Requirement =
Reproduce the listing that follows with no differences at all.

Entries with model source code:
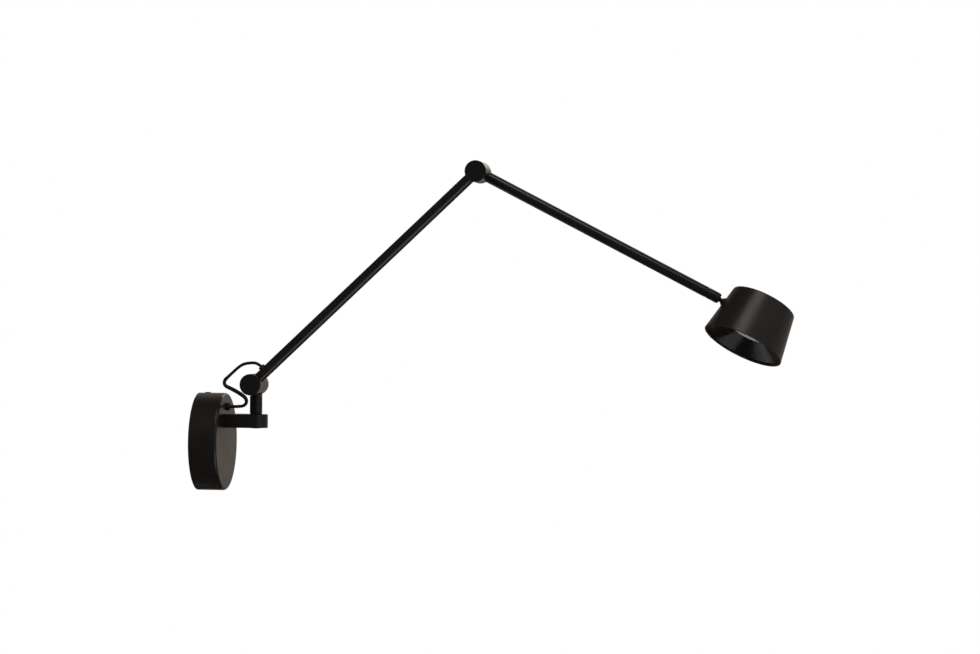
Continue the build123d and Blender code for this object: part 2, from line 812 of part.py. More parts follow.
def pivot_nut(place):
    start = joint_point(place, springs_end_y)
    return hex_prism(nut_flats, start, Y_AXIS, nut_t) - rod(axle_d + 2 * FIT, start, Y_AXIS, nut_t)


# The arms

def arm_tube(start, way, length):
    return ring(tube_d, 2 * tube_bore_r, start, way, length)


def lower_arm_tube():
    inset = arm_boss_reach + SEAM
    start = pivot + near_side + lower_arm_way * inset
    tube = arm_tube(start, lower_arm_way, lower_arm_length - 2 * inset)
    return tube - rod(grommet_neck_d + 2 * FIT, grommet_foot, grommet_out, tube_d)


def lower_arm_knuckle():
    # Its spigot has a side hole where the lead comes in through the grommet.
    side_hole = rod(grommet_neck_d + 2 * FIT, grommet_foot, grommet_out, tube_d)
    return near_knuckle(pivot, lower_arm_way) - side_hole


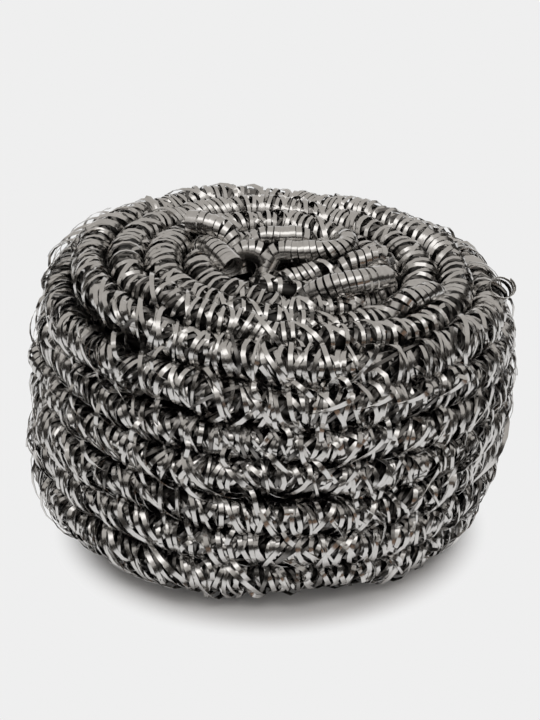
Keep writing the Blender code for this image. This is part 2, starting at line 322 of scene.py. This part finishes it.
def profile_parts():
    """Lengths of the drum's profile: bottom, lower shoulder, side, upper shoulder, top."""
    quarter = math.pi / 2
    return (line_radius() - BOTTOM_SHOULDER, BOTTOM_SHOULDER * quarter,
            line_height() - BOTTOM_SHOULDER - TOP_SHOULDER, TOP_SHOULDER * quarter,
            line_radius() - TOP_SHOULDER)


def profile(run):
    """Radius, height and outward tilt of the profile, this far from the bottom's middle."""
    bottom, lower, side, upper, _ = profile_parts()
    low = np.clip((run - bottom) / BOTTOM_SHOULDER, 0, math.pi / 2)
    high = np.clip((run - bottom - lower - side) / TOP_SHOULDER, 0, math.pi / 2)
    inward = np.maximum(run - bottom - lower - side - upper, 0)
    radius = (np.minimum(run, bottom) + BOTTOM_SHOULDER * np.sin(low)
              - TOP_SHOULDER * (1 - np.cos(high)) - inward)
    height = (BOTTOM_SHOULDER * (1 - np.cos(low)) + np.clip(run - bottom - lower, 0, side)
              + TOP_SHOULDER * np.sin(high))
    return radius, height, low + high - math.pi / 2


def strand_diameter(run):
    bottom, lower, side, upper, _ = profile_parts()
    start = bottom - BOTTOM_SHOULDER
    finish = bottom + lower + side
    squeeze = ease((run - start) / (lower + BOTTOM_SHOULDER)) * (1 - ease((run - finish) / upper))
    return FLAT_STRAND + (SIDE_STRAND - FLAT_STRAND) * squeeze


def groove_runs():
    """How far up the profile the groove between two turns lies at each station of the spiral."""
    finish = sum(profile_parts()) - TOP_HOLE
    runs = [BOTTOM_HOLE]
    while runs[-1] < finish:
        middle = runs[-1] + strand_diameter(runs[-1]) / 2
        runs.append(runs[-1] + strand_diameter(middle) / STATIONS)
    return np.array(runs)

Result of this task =
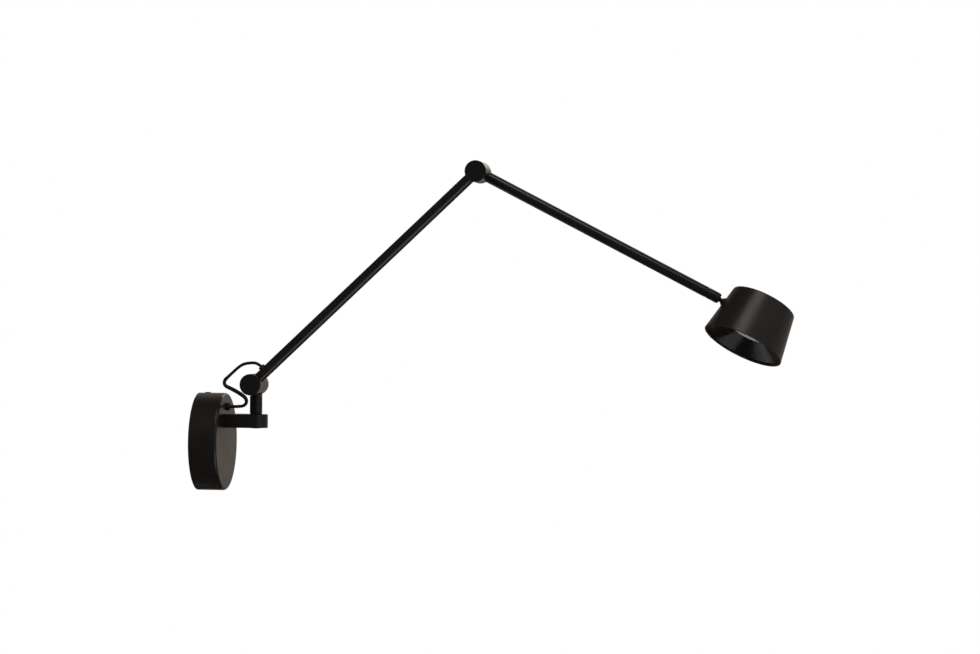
Continue the build123d and Blender code for this object: part 2, from line 812 of part.py. More parts follow.
def pivot_nut(place):
    start = joint_point(place, springs_end_y)
    return hex_prism(nut_flats, start, Y_AXIS, nut_t) - rod(axle_d + 2 * FIT, start, Y_AXIS, nut_t)


# The arms

def arm_tube(start, way, length):
    return ring(tube_d, 2 * tube_bore_r, start, way, length)


def lower_arm_tube():
    inset = arm_boss_reach + SEAM
    start = pivot + near_side + lower_arm_way * inset
    tube = arm_tube(start, lower_arm_way, lower_arm_length - 2 * inset)
    return tube - rod(grommet_neck_d + 2 * FIT, grommet_foot, grommet_out, tube_d)


def lower_arm_knuckle():
    # Its spigot has a side hole where the lead comes in through the grommet.
    side_hole = rod(grommet_neck_d + 2 * FIT, grommet_foot, grommet_out, tube_d)
    return near_knuckle(pivot, lower_arm_way) - side_hole


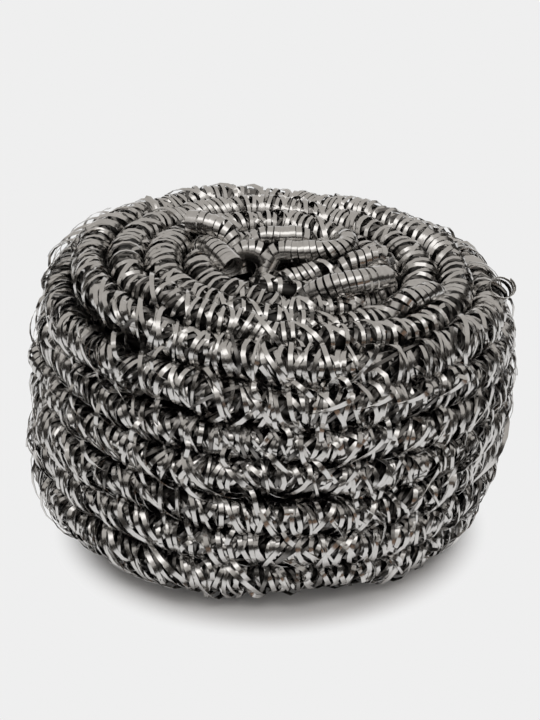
Keep writing the Blender code for this image. This is part 2, starting at line 322 of scene.py. This part finishes it.
def profile_parts():
    """Lengths of the drum's profile: bottom, lower shoulder, side, upper shoulder, top."""
    quarter = math.pi / 2
    return (line_radius() - BOTTOM_SHOULDER, BOTTOM_SHOULDER * quarter,
            line_height() - BOTTOM_SHOULDER - TOP_SHOULDER, TOP_SHOULDER * quarter,
            line_radius() - TOP_SHOULDER)


def profile(run):
    """Radius, height and outward tilt of the profile, this far from the bottom's middle."""
    bottom, lower, side, upper, _ = profile_parts()
    low = np.clip((run - bottom) / BOTTOM_SHOULDER, 0, math.pi / 2)
    high = np.clip((run - bottom - lower - side) / TOP_SHOULDER, 0, math.pi / 2)
    inward = np.maximum(run - bottom - lower - side - upper, 0)
    radius = (np.minimum(run, bottom) + BOTTOM_SHOULDER * np.sin(low)
              - TOP_SHOULDER * (1 - np.cos(high)) - inward)
    height = (BOTTOM_SHOULDER * (1 - np.cos(low)) + np.clip(run - bottom - lower, 0, side)
              + TOP_SHOULDER * np.sin(high))
    return radius, height, low + high - math.pi / 2


def strand_diameter(run):
    bottom, lower, side, upper, _ = profile_parts()
    start = bottom - BOTTOM_SHOULDER
    finish = bottom + lower + side
    squeeze = ease((run - start) / (lower + BOTTOM_SHOULDER)) * (1 - ease((run - finish) / upper))
    return FLAT_STRAND + (SIDE_STRAND - FLAT_STRAND) * squeeze


def groove_runs():
    """How far up the profile the groove between two turns lies at each station of the spiral."""
    finish = sum(profile_parts()) - TOP_HOLE
    runs = [BOTTOM_HOLE]
    while runs[-1] < finish:
        middle = runs[-1] + strand_diameter(runs[-1]) / 2
        runs.append(runs[-1] + strand_diameter(middle) / STATIONS)
    return np.array(runs)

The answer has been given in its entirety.